その中で大島僚太ただ一人だけ、全ての試合で卓越したボールスキルと広いプレービジョン、そして相手の攻撃を遅らせるボールホルダーへの素早い寄せと的確なポジショニングで、攻守において大きな存在感を見せ、躍動していました。

そんな彼が6月のキリンカップに引き続きA代表に招集されるのは当然の流れだと思います。

大島のプレーでまず注目すべきは「トラップ」です。
以前の記事にも紹介しましたが「トラップ」とはただボールを止める事ではなく、「次のプレーに移行しやすい場所にボールを置く」事を言います。
大島は基本的にトラップを間違えません。
たった一つのトラップで次のプレーの選択肢を何通りでも作れる選手ですし、たった一つのトラップで相手を重心や心理を外す事が出来ます。

次に注目すべきは「パス」です。
元々大島は「パサー」ではありません。
静岡学園時代からむしろ「ドリブラー」として鳴らしてきた選手です。
大島のパスの技術が洗練されたのは川崎Fに加入から3シーズン目、川崎Fの象徴として君臨し続ける日本が誇るパサーの中村憲剛とダブルボランチを組んでからです。

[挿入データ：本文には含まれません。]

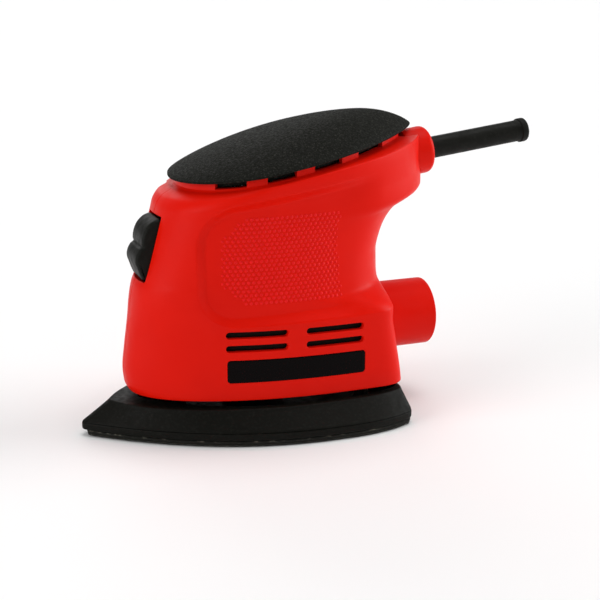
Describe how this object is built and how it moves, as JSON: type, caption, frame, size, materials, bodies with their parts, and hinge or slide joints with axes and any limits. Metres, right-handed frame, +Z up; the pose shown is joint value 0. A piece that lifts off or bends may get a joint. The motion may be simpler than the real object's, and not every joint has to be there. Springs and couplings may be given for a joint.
{
  "type": "detail mouse sander",
  "caption": "Compact detail sander with a domed palm cover, front rocker switch, rear dust outlet and an orbiting iron-shaped sanding platen.",
  "frame": {"origin": "where the motor drive axis meets the plane of the sanding face", "axes": "+X to the rear along the cord exit, +Z up along the drive axis, the pointed nose to -X, left side to -Y"},
  "size_m": [0.2165, 0.0916, 0.1375],
  "materials": {
    "red_plastic": "satin",
    "textured_black": "fine spark texture",
    "black_plastic": "matte",
    "label_black": "gloss film",
    "rubber_black": "matte",
    "pad_foam": "open foam",
    "hook_fabric": "hook and loop",
    "steel": "brushed",
    "lamination": "stamped",
    "copper": "enamelled copper",
    "brass": "satin",
    "carbon": "pressed carbon",
    "fan_plastic": "glass filled",
    "zinc": "die cast",
    "capacitor_yellow": "moulded box",
    "wire_blue": "insulation",
    "wire_brown": "insulation"
  },
  "bodies": {
    "housing": {"left_housing": "red_plastic", "right_housing": "red_plastic", "palm_cover": "textured_black", "dust_port": "red_plastic", "cord_collar": "red_plastic", "strain_relief": "rubber_black", "name_plate": "label_black", "rating_plate": "label_black", "vent_screen_left": "black_plastic", "vent_screen_right": "black_plastic", "cord_clamp": "black_plastic", "cord_clamp_screw_1": "steel", "cord_clamp_screw_2": "steel", "switch_frame": "black_plastic", "switch_body": "black_plastic", "stator_core": "lamination", "field_coil_left": "copper", "field_coil_right": "copper", "brush_holder_left": "brass", "brush_holder_right": "brass", "brush_spring_left": "steel", "brush_spring_right": "steel", "bearing_bridge": "black_plastic", "bearing_sleeve": "rubber_black", "capacitor": "capacitor_yellow", "live_lead": "wire_brown", "neutral_lead": "wire_blue", "upper_bearing_outer": "steel", "lower_bearing_outer": "steel", "housing_screw_1": "steel", "housing_screw_2": "steel", "housing_screw_3": "steel", "housing_screw_4": "steel", "housing_screw_5": "steel", "housing_screw_6": "steel", "rubber_post_1": "rubber_black", "rubber_post_2": "rubber_black", "rubber_post_3": "rubber_black", "rubber_post_4": "rubber_black"},
    "rotor": {"rotor_shaft": "steel", "armature_core": "lamination", "armature_winding": "copper", "commutator": "copper", "cooling_fan": "fan_plastic", "counterweight": "zinc", "bearing_screw": "steel", "upper_bearing_inner": "steel", "lower_bearing_inner": "steel", "platen_bearing_inner": "steel"},
    "platen": {"base_plate": "black_plastic", "foam_pad": "pad_foam", "hook_pad": "hook_fabric", "platen_bearing_outer": "steel", "plate_screw_1": "steel", "plate_screw_2": "steel", "plate_screw_3": "steel", "plate_screw_4": "steel"},
    "rocker": {"switch_rocker": "rubber_black"},
    "left_brush": {"carbon_brush_left": "carbon"},
    "right_brush": {"carbon_brush_right": "carbon"}
  },
  "joints": [
    {"name": "rotor_spin", "type": "hinge", "parent": "housing", "child": "rotor", "pos_m": [0, 0, 0.06], "axis": [0, 0, 1], "continuous": true},
    {"name": "platen_orbit", "type": "hinge", "parent": "rotor", "child": "platen", "pos_m": [0.001, 0, 0.0095], "axis": [0, 0, 1], "continuous": true, "deforming": ["rubber_post_1", "rubber_post_2", "rubber_post_3", "rubber_post_4"]},
    {"name": "switch_rock", "type": "hinge", "parent": "housing", "child": "rocker", "pos_m": [-0.04231, 0, 0.08096], "axis": [0, 1, 0], "range_deg": [-8, 0]},
    {"name": "left_brush_slide", "type": "slide", "parent": "housing", "child": "left_brush", "axis": [0, -1, 0], "range_m": [0, 0.005], "stiffness_N_per_m": 150, "springref_m": -0.008, "deforming": ["brush_spring_left"]},
    {"name": "right_brush_slide", "type": "slide", "parent": "housing", "child": "right_brush", "axis": [0, 1, 0], "range_m": [0, 0.005], "stiffness_N_per_m": 150, "springref_m": -0.008, "deforming": ["brush_spring_right"]}
  ],
  "couplings": [
    {"joint": "platen_orbit", "follows": "rotor_spin", "ratio": -1}
  ]
}
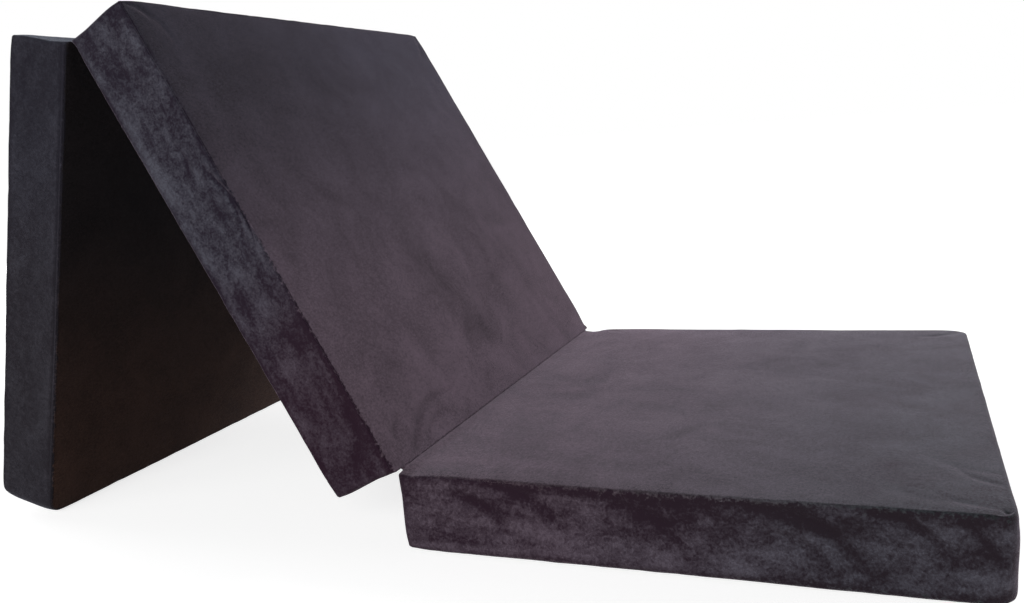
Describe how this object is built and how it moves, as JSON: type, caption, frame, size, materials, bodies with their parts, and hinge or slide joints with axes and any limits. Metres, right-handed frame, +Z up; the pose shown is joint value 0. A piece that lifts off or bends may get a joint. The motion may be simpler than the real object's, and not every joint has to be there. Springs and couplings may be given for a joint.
{
  "type": "folding futon mattress",
  "caption": "Tri-fold foam mattress in a zipped velour cover, half folded: a flat foot section, a leaning middle section and a hanging head section.",
  "frame": {"origin": "centre of the bounding box's base, on the floor the foot section lies on", "axes": "+X along the mattress towards the foot end, +Y across it towards the zipped side, +Z up"},
  "size_m": [1.3286, 0.8041, 0.6853],
  "materials": {
    "velour": "crushed velour, dark plum grey",
    "foam": "open-cell polyurethane foam",
    "zip_tape": "woven polyester tape",
    "zip_teeth": "moulded acetal",
    "slider_metal": "dark enamelled zinc"
  },
  "bodies": {
    "foot_section": {"foot_foam_core": "foam", "foot_top_panel": "velour", "foot_base_panel": "velour", "foot_side_band": "velour", "foot_zip_band_upper": "velour", "foot_zip_band_lower": "velour", "foot_zip_tape_upper": "zip_tape", "foot_zip_tape_lower": "zip_tape", "foot_zip_teeth_upper": "zip_teeth", "foot_zip_teeth_lower": "zip_teeth", "foot_zip_end_stops": "zip_teeth", "foot_fold_web": "velour"},
    "middle_section": {"middle_foam_core": "foam", "middle_top_panel": "velour", "middle_base_panel": "velour", "middle_side_band": "velour", "middle_zip_band_upper": "velour", "middle_zip_band_lower": "velour", "middle_zip_tape_upper": "zip_tape", "middle_zip_tape_lower": "zip_tape", "middle_zip_teeth_upper": "zip_teeth", "middle_zip_teeth_lower": "zip_teeth", "middle_zip_end_stops": "zip_teeth", "middle_foot_fold_web": "velour", "middle_head_fold_web": "velour"},
    "head_section": {"head_foam_core": "foam", "head_top_panel": "velour", "head_base_panel": "velour", "head_side_band": "velour", "head_zip_band_upper": "velour", "head_zip_band_lower": "velour", "head_zip_tape_upper": "zip_tape", "head_zip_tape_lower": "zip_tape", "head_zip_teeth_upper": "zip_teeth", "head_zip_teeth_lower": "zip_teeth", "head_zip_end_stops": "zip_teeth", "head_fold_web": "velour"},
    "foot_zip_runner": {"foot_zip_slider": "slider_metal"},
    "foot_zip_tab": {"foot_zip_pull": "slider_metal"},
    "middle_zip_runner": {"middle_zip_slider": "slider_metal"},
    "middle_zip_tab": {"middle_zip_pull": "slider_metal"},
    "head_zip_runner": {"head_zip_slider": "slider_metal"},
    "head_zip_tab": {"head_zip_pull": "slider_metal"}
  },
  "joints": [
    {"name": "fold_foot_to_middle", "type": "hinge", "parent": "foot_section", "child": "middle_section", "pos_m": [-0.00143, 0, 0.1005], "axis": [0, 1, 0], "range_deg": [-62, 118]},
    {"name": "fold_middle_to_head", "type": "hinge", "parent": "middle_section", "child": "head_section", "pos_m": [-0.40445, 0, 0.64333], "axis": [0, 1, 0], "range_deg": [-42.28, 137.72]},
    {"name": "foot_zip_slide", "type": "slide", "parent": "foot_section", "child": "foot_zip_runner", "axis": [-1, 0, 0], "range_m": [0, 0.4739], "deforming": ["foot_zip_teeth_upper", "foot_zip_teeth_lower"]},
    {"name": "foot_pull_turn", "type": "hinge", "parent": "foot_zip_runner", "child": "foot_zip_tab", "pos_m": [0.57352, 0.4025, 0.05], "axis": [0, 0, 1], "range_deg": [0, 175]},
    {"name": "middle_zip_slide", "type": "slide", "parent": "middle_section", "child": "middle_zip_runner", "axis": [-0.4695, 0, 0.8829], "range_m": [0, 0.4739], "deforming": ["middle_zip_teeth_upper", "middle_zip_teeth_lower"]},
    {"name": "middle_pull_turn", "type": "hinge", "parent": "middle_zip_runner", "child": "middle_zip_tab", "pos_m": [-0.08994, 0.4025, 0.15939], "axis": [0.8829, 0, 0.4695], "range_deg": [0, 175]},
    {"name": "head_zip_slide", "type": "slide", "parent": "head_section", "child": "head_zip_runner", "axis": [0.2466, 0, 0.9691], "range_m": [0, 0.4739], "deforming": ["head_zip_teeth_upper", "head_zip_teeth_lower"]},
    {"name": "head_pull_turn", "type": "hinge", "parent": "head_zip_runner", "child": "head_zip_tab", "pos_m": [-0.5952, 0.4025, 0.0986], "axis": [0.9691, 0, -0.2466], "range_deg": [0, 175]}
  ]
}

当初は無難なパスや「逃げ」のパスが多かった印象が強かったのですが、相棒である大先輩の中村憲剛やエースの大久保嘉人の激しい要求もあり、次第に攻撃のスピードを上げる縦パス、相手を誘い出す「遊び」の横パスやバックパス、ゴールに直結する決定的なパス等、明確な「意図」を感じさせるパスが増えて来ました。

パス一本で意図を感じさせる選手の代表格と言えば中田英寿、中村俊輔、遠藤保仁、中村憲剛といった名前が挙がりますが、久々にそういう選手が出てきたなという印象です。
大島のパス一本にどのような意図が込められているか、それを感じながら注目して欲しいと思います。

守備面でも、相手ボールになった瞬間に素早く相手に寄せる、若しくは的確なポジショニングで相手の攻撃を遅らせる等、成長を遂げています。
その素早い寄せ方や的確なポジショニングはさながらバルセロナとスペイン代表で中盤のアンカーとして君臨するセルヒオ・ブスケッツを彷彿させるようになってきたなと個人的には感じます。

そして何より「自分がチームを引っ張る」という強い「意志」と「覚悟」が伝わるようにもなってきました。

今シーズンになって多く見られるようになったゴール前への積極的な飛び出し、球際での激しさ、そしてチームを声で鼓舞する姿勢は全て「自分がチームを引っ張る」という強い「意志」と「覚悟」から生まれているものだと感じます。

6月のキリンカップでは言わば「研究生」扱いでしたが、今の大島僚太は間違いなく、ポジション争いのライバルとなるであろう柏木陽介を攻守の能力で遥かに凌駕する存在になってきているのは間違いありません。
柏木が負傷の影響でUAE戦ではスタメン起用が噂されていますが、いずれにせよA代表デビューの瞬間が非常に楽しみです。